Anyone have tips on how to approach the “give me a list of X” type questions?
I found that semantic search is not enough for these, because of its “retrieve top-k” nature. If details are scattered throughout multiple pages in the document (or many documents), typical RAG + semantic search is not enough.
Example:
- List all the requirements for X listed in this document (fails especially if the details of each requirement is long, and requirements are spread across multiple pages).
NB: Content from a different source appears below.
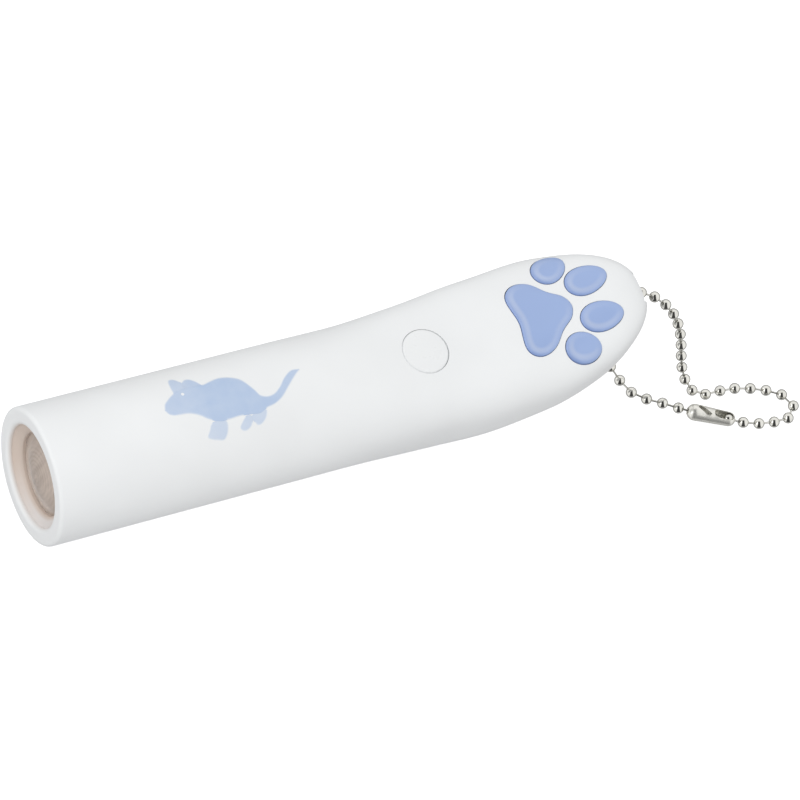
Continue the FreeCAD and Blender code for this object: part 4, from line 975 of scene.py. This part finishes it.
class POINTER_OT_print(bpy.types.Operator):
    """Small printed animal in front of the button"""

    bl_idname = "pointer.printed"
    bl_label = "Print"

    def execute(self, context):
        settings = looks()
        finish = ink_finish(settings)
        turn = np.linspace(0, math.tau, EYE_POINTS, endpoint=False)
        eye = ANIMAL_EYE + EYE_RADIUS * np.column_stack([np.cos(turn), np.sin(turn)])
        body = between(ANIMAL_BACK, ANIMAL_BELLY)
        patches = [(body, np.vstack(body[[0, -1]]), 1.0, 1.0)]
        for outlines, ink, layer in ((ANIMAL_EARS, *EAR_INK), (ANIMAL_FEET, *FOOT_INK),
                                     ((eye,), *EYE_INK)):
            for patch in map(leaf, outlines):
                patches.append((patch, patch[-1], ink, layer))
        for index, (patch, border, ink, layer) in enumerate(patches):
            others = np.vstack([other.reshape(-1, 2) for other, *_ in patches[:-1]
                                if other is not patch])
            apart = np.linalg.norm(border[:, None] - others, axis=2)
            free = apart.min(axis=1) > PRINT_BLUR
            self.lay("printed_animal_%d" % index, patch, border[free] if free.any() else border,
                     ink, layer * settings.print_thickness / MM, finish)
        return {"FINISHED"}

    def lay(self, name, patch, border, ink, lift, finish):
        """One patch of ink at a height of lift on the grip's face, thinner at its free border,
        along the tail and towards the nose."""
        rows, columns = patch.shape[:2]
        height = grip_top(patch[..., 0], patch[..., 1]) + lift
        points = np.concatenate([patch, height[..., None]], axis=-1).reshape(-1, 3)
        piece = make_piece(name, points, grid_faces(rows, columns), finish)
        spots, apart, _ = nearest(piece, border)
        thin = ramp(spots[:, 0], *PRINT_TAIL) + ramp(spots[:, 0], *PRINT_HEAD)
        soft = np.clip(PRINT_EDGE + apart / PRINT_BLUR, 0, 1)
        mark(piece, "ink", ink * (1 - PRINT_FADE * thin) * soft)
        solid = piece.modifiers.new("thickness", "SOLIDIFY")
        solid.thickness = (lift + PRINT_ROOT) * MM
        solid.offset = -1.0 if piece.data.polygons[0].normal.z > 0 else 1.0
        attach(piece, "grip")


def between(back, belly, rows=17, columns=220):
    """Points on straight lines between two edges that run side by side, (1-s) a + s b with
    the share s in cosine steps."""
    share = (0.5 - 0.5 * np.cos(np.linspace(0, math.pi, rows)))[:, None, None]
    return (1 - share) * open_curve(back, columns) + share * open_curve(belly, columns)


def leaf(points, rows=9, columns=48):
    """Points from the middle of a closed outline to the outline, m + s (o - m) with the share
    s in sine steps."""
    outline = closed_curve(points, columns)
    outline = np.vstack([outline, outline[:1]])
    middle = outline.mean(axis=0)
    share = np.sin(np.linspace(0, math.pi / 2, rows))[:, None, None]
    return middle + share * (outline - middle)


class POINTER_OT_chain(bpy.types.Operator):
    """Nickel of the ball chain's beads, wires and coupling"""

    bl_idname = "pointer.chain"
    bl_label = "Chain"

    def execute(self, context):
        colour = looks().chain_colour
        paint(metal("chain_nickel", colour, 0.05, 0.14, 0.86), "chain_beads")
        paint(metal("link_nickel", shaded(colour, 0.8), 0.15, 0.3, 0.8), "chain_links")
        paint(metal("clasp_nickel", shaded(colour, 1.08), 0.26, 0.38, 0.92, 0.75), "chain_clasp")
        return {"FINISHED"}


class POINTER_OT_stage(bpy.types.Operator):
    """Pale floor, soft studio light and the photographed camera"""

    bl_idname = "pointer.stage"
    bl_label = "Stage"

    focal_length: FloatProperty(name="Focal length", description="Focal length in millimetres",
                                default=225.0, min=10.0, max=500.0)
    key_power: FloatProperty(name="Key light", description="Power of the key light in watts",
                             default=1.1, min=0.0, max=100.0)
    zenith: FloatProperty(name="Sky above", description="Strength of the light from above",
                          default=0.8, min=0.0, max=5.0)
    horizon: FloatProperty(name="Sky low", description="Strength of the light from the side",
                           default=0.78, min=0.0, max=5.0)
    mirrored: FloatProperty(name="Mirrored sky",
                            description="Strength of the light that shiny faces mirror",
                            default=1.0, min=0.0, max=5.0)
    softbox: FloatProperty(name="Softbox", description="Strength that the softbox to the left "
                           "adds where shiny faces mirror it", default=1.6, min=0.0, max=10.0)
    paper_glow: FloatProperty(name="Paper glow", description="Strength by which the camera sees "
                              "the floor's paper glow", default=0.72, min=0.0, max=2.0)

    def execute(self, context):
        scene = context.scene
        scene.view_settings.view_transform = "Standard"
        axes = Matrix((CAMERA_RIGHT, CAMERA_UP, CAMERA_BACK)).transposed()
        camera_data = bpy.data.cameras.new("camera")
        camera_data.lens = self.focal_length
        camera_data.sensor_width = 36.0
        camera_data.clip_start = 0.01
        camera_data.clip_end = 10.0
        camera = bpy.data.objects.new("camera", camera_data)
        camera.matrix_world = (Matrix.Translation(Vector(placed(CAMERA_PLACE)))
                               @ axes.to_4x4())
        scene.collection.objects.link(camera)
        scene.camera = camera
        self.lay_floor(scene)
        self.hang_sky(scene)
        self.hang_key(scene, (axes @ Vector(KEY_WAY)).normalized())
        return {"FINISHED"}

    def hang_key(self, scene, way):
        """Round light that faces the object. Shiny faces don't mirror it."""
        key_data = bpy.data.lights.new("key_light", "AREA")
        key_data.shape = "DISK"
        key_data.size = KEY_SIZE
        key_data.energy = self.key_power
        key = bpy.data.objects.new("key_light", key_data)
        key.visible_glossy = False
        key.matrix_world = (Matrix.Translation(way * KEY_DISTANCE)
                            @ way.to_track_quat("Z", "Y").to_matrix().to_4x4())
        scene.collection.objects.link(key)

    def lay_floor(self, scene):
        """Paper that the camera sees white, with a faint shadow under the object. Shiny faces
        mirror the sky in its place."""
        reach = looks().floor_reach
        mesh = bpy.data.meshes.new("floor")
        corners = [(-reach, -reach, 0), (reach, -reach, 0), (reach, reach, 0),
                   (-reach, reach, 0)]
        mesh.from_pydata(corners, [], [(0, 1, 2, 3)])
        floor = bpy.data.objects.new("floor", mesh)
        scene.collection.objects.link(floor)
        material, tree, shader = new_material("floor_paper")
        shader.inputs["Roughness"].default_value = 1.0
        shader.inputs["Specular IOR Level"].default_value = 0.0
        fibre = ranged(tree, noise(tree, object_place(tree), 300.0, 3.0), 0.3, 0.7)
        tree.links.new(mixed(tree, fibre, (0.7, 0.7, 0.71), (0.74, 0.74, 0.74)),
                       shader.inputs["Base Color"])
        paper = shader.outputs["BSDF"]
        glow = node(tree, "ShaderNodeEmission", None, Strength=self.paper_glow)
        sheet = node(tree, "ShaderNodeAddShader")
        tree.links.new(paper, sheet.inputs[0])
        tree.links.new(glow.outputs["Emission"], sheet.inputs[1])
        clear = node(tree, "ShaderNodeBsdfTransparent").outputs["BSDF"]
        rays = node(tree, "ShaderNodeLightPath").outputs
        unseen = either(tree, rays["Is Glossy Ray"], paper, clear)
        seen = either(tree, rays["Is Camera Ray"], unseen, sheet.outputs["Shader"])
        tree.links.new(seen, tree.nodes["Material Output"].inputs["Surface"])
        mesh.materials.append(material)

    def hang_sky(self, scene):
        """Soft dome of light, stronger above than at the sides. Shiny faces mirror a bright
        room in its place."""
        world = bpy.data.worlds.new("studio")
        world.use_nodes = True
        tree = world.node_tree
        way = node(tree, "ShaderNodeTexCoord").outputs["Generated"]
        height = separated(tree, way)["Z"]
        sky = ranged(tree, height, 0.0, 0.9, self.horizon, self.zenith, smooth=True)
        shiny = node(tree, "ShaderNodeLightPath").outputs["Is Glossy Ray"]
        strength = calculated(tree, "MULTIPLY_ADD",
                              calculated(tree, "SUBTRACT", self.room(tree, way), sky), shiny,
                              sky)
        background = tree.nodes["Background"]
        background.inputs["Color"].default_value = (1.0, 1.0, 1.0, 1.0)
        tree.links.new(strength, background.inputs["Strength"])
        scene.world = world

    def room(self, tree, way):
        """Strength of the mirrored room: even, with a softbox to the left, a dark pillar from
        just above the camera downwards, and a dark band far behind the object."""
        across, up, back = (facing(tree, way, axis)
                            for axis in (CAMERA_RIGHT, CAMERA_UP, CAMERA_BACK))
        half_width = ranged(tree, up, PILLAR_TOP[0], -1.0, *PILLAR_WIDTHS)
        beside = calculated(tree, "SUBTRACT", calculated(tree, "ABSOLUTE", across), half_width)
        pillar = product(tree, ranged(tree, beside, *PILLAR_SIDE, 1.0, 0.0),
                         ranged(tree, up, *PILLAR_TOP, 1.0, 0.0),
                         ranged(tree, back, *PILLAR_BACK))
        band = product(tree, ranged(tree, back, *BAND_REAR, BAND_REAR_SHARE, 1.0),
                       ranged(tree, back, *BAND_START, BAND_DEPTH, 0.0, smooth=True))
        dark = calculated(tree, "MAXIMUM", pillar, band)
        softbox = product(tree, window(tree, across, *SOFTBOX_ACROSS),
                          window(tree, up, *SOFTBOX_UP), ranged(tree, back, *SOFTBOX_BACK))
        return calculated(tree, "MULTIPLY_ADD", softbox, self.softbox,
                          ranged(tree, dark, 0.0, 1.0, self.mirrored, DARK_STRENGTH))


class POINTER_PT_sidebar(bpy.types.Panel):
    """The steps in order"""

    bl_idname = "POINTER_PT_sidebar"
    bl_label = "Cat LED pointer"
    bl_space_type = "VIEW_3D"
    bl_region_type = "UI"
    bl_category = "Pointer"

    def draw(self, context):
        for operator in OPERATORS:
            self.layout.operator(operator.bl_idname)
        for name in PointerLooks.__annotations__:
            self.layout.prop(context.scene.pointer_looks, name)


OPERATORS = (
    POINTER_OT_shells,
    POINTER_OT_optics,
    POINTER_OT_works,
    POINTER_OT_pads,
    POINTER_OT_button,
    POINTER_OT_print,
    POINTER_OT_chain,
    POINTER_OT_stage,
)


def register():
    bpy.utils.register_class(PointerLooks)
    bpy.types.Scene.pointer_looks = PointerProperty(type=PointerLooks)
    for operator in OPERATORS:
        bpy.utils.register_class(operator)
    bpy.utils.register_class(POINTER_PT_sidebar)


def unregister():
    bpy.utils.unregister_class(POINTER_PT_sidebar)
    for operator in reversed(OPERATORS):
        bpy.utils.unregister_class(operator)
    del bpy.types.Scene.pointer_looks
    bpy.utils.unregister_class(PointerLooks)


def main():
    register()
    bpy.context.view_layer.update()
    bpy.ops.pointer.shells()
    bpy.ops.pointer.optics()
    bpy.ops.pointer.works()
    bpy.ops.pointer.pads()
    bpy.ops.pointer.button()
    bpy.ops.pointer.printed()
    bpy.ops.pointer.chain()
    bpy.ops.pointer.stage()
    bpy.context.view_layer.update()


if __name__ == "__main__":
    main()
At best, it will list 5 out of 20 requirements listed in the source bc it uses the top N chunks for the answer.
- Summarize this document (gives a convincing answer, but doesn’t always capture all the key points before generating a summary)
Things I’ve tried:
- LLM chaining
- ex. “List all the requirements for X”
- step 1: loop thru all chunks/pages → GPT adds to a list of requirements any time it sees a new requirement it hasn’t seen before
- step 2: do a top-k search for each requirement in list from step 1
- business logic (“give me a list of requirements for X” → filter chunks by metadata X → retrieval on the filtered chunks)
- for my use case, there is a limited set of “list x” type of questions. I could scan the entire document and calculate it ahead of time, since it’s slow/expensive at search time.
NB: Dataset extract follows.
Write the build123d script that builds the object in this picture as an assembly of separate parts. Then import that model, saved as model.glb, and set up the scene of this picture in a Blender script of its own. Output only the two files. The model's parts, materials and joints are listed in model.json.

Things I’m considering (but require a lot of research):
- Create knowledge graph of the document (create entities, then create a graph of chunks linked together based on those entities and their relationships. Use GPT to create entities from the chunks in a data pre-processing step)
- Agents. Incorporate ReAct type prompting/chaining. I heard these are hard to debug and unreliable for the most part. Would love more data points here.